The statement confirms that Nair was investigated for "inappropriate behavior," but beyond that we don't have any information as to what caused Nair's termination. Nair's departure comes after several high-profile business leaders have quit or been fired following accusations of sexual misconduct.
"We made this decision after a thorough review and careful consideration," said Ford Chief Executive Jim Hackett in a statement. "Ford is deeply committed to providing and nurturing a safe and respectful culture and we expect our leaders to fully uphold these values."
Nair apologized, without elaborating.
"I sincerely regret that there have been instances where I have not exhibited leadership behaviors consistent with the principles that the company and I have always espoused," Nair said in Ford's statement.
A spokesman for No. 2 U.S. automaker said the company would not comment on the nature of Nair's behavior beyond what was in its official statement, which appears below.
No replacement has been announced.

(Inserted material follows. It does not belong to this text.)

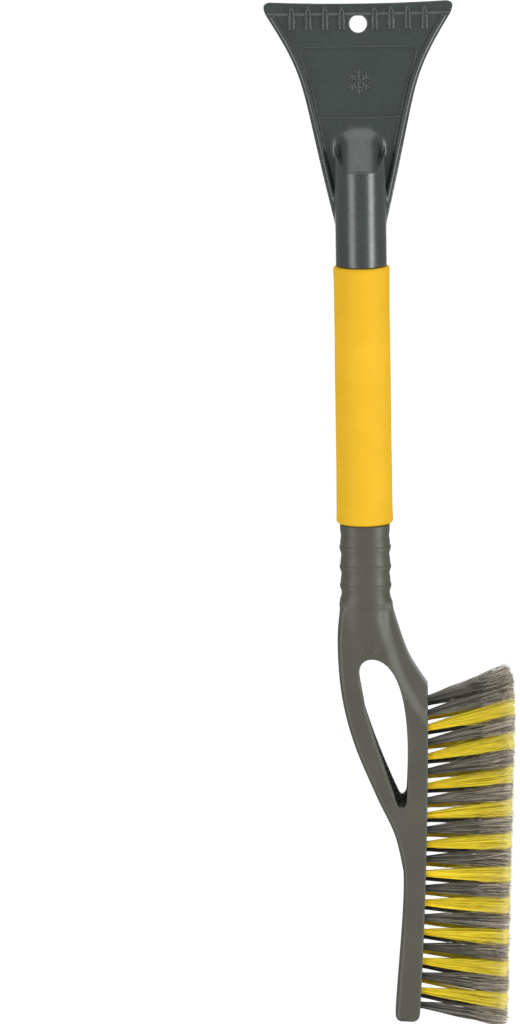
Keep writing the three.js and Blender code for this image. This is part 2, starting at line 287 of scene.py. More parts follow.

Nair had been in his position since June of 2017, and before that he was head of global product development and chief technical officer. He joined Ford in 1987 and rose through the automaker's manufacturing and engineering ranks.
Nair stands to lose about $4.8 million worth of Ford restricted shares he was granted in May 2017 that would have vested had a remained with the company until May 2020.
In August, Ford agreed to pay up to $10.125 million to settle an investigation into sex and race harassment at two plants in Chicago conducted by the U.S. Equal Employment Opportunity Commission (EEOC).
The EEOC said female and African-American employees had been subjected to sexual and racial harassment and found the automaker retaliated against employees who complained about the harassment or discrimination.
In an open letter after the New York Times published a widely read article on the matter, Hackett wrote "there is absolutely no room for harassment at Ford Motor Company."
"We don't want you here, and we will move you out for engaging in any behavior like this," he wrote.
Ford has been working to effect a turnaround in its operations to improve profitability as Ford's automotive profit margins have shrunk.
In emailed commentary, Michelle Krebs, executive analyst at Autotrader, the online market for cars, said this comes "at a particularly bad time for Ford."
"Investors and analysts have been unhappy with the seeming lack of a clear direction for Ford," she said. "The pressure is on Jim Hackett... to lay out a clear road ahead for Ford."
The company's margins have fallen behind rivals General Motors and Fiat Chrysler Automobiles.
Year to date, Ford shares are down 14 percent.
In extended trading on Wednesday, Ford shares were unchanged from their official close of $10.60.
Information from Reuters was included in this report.
RAJ NAIR, FORD'S PRESIDENT OF NORTH AMERICA, EXITS COMPANY
DEARBORN, Mich., Feb. 21, 2018 – Ford Motor Company today announced that Raj Nair, executive vice president and president, North America, is departing from Ford effective immediately.The decision follows a recent internal investigation into reports of inappropriate behavior. The review determined certain behavior by Nair was inconsistent with the company's code of conduct.
"We made this decision after a thorough review and careful consideration," said Ford President and CEO Jim Hackett. "Ford is deeply committed to providing and nurturing a safe and respectful culture and we expect our leaders to fully uphold these values."
Said Nair: "I sincerely regret that there have been instances where I have not exhibited leadership behaviors consistent with the principles that the Company and I have always espoused. I continue to have the utmost faith in the people of Ford Motor Company and wish them continued success in the future."
Nair has been president of Ford North America since June 1, 2017. Prior to that, he served as Ford's head of global product development and chief technical officer. Nair's replacement will be subject to an announcement in the near future.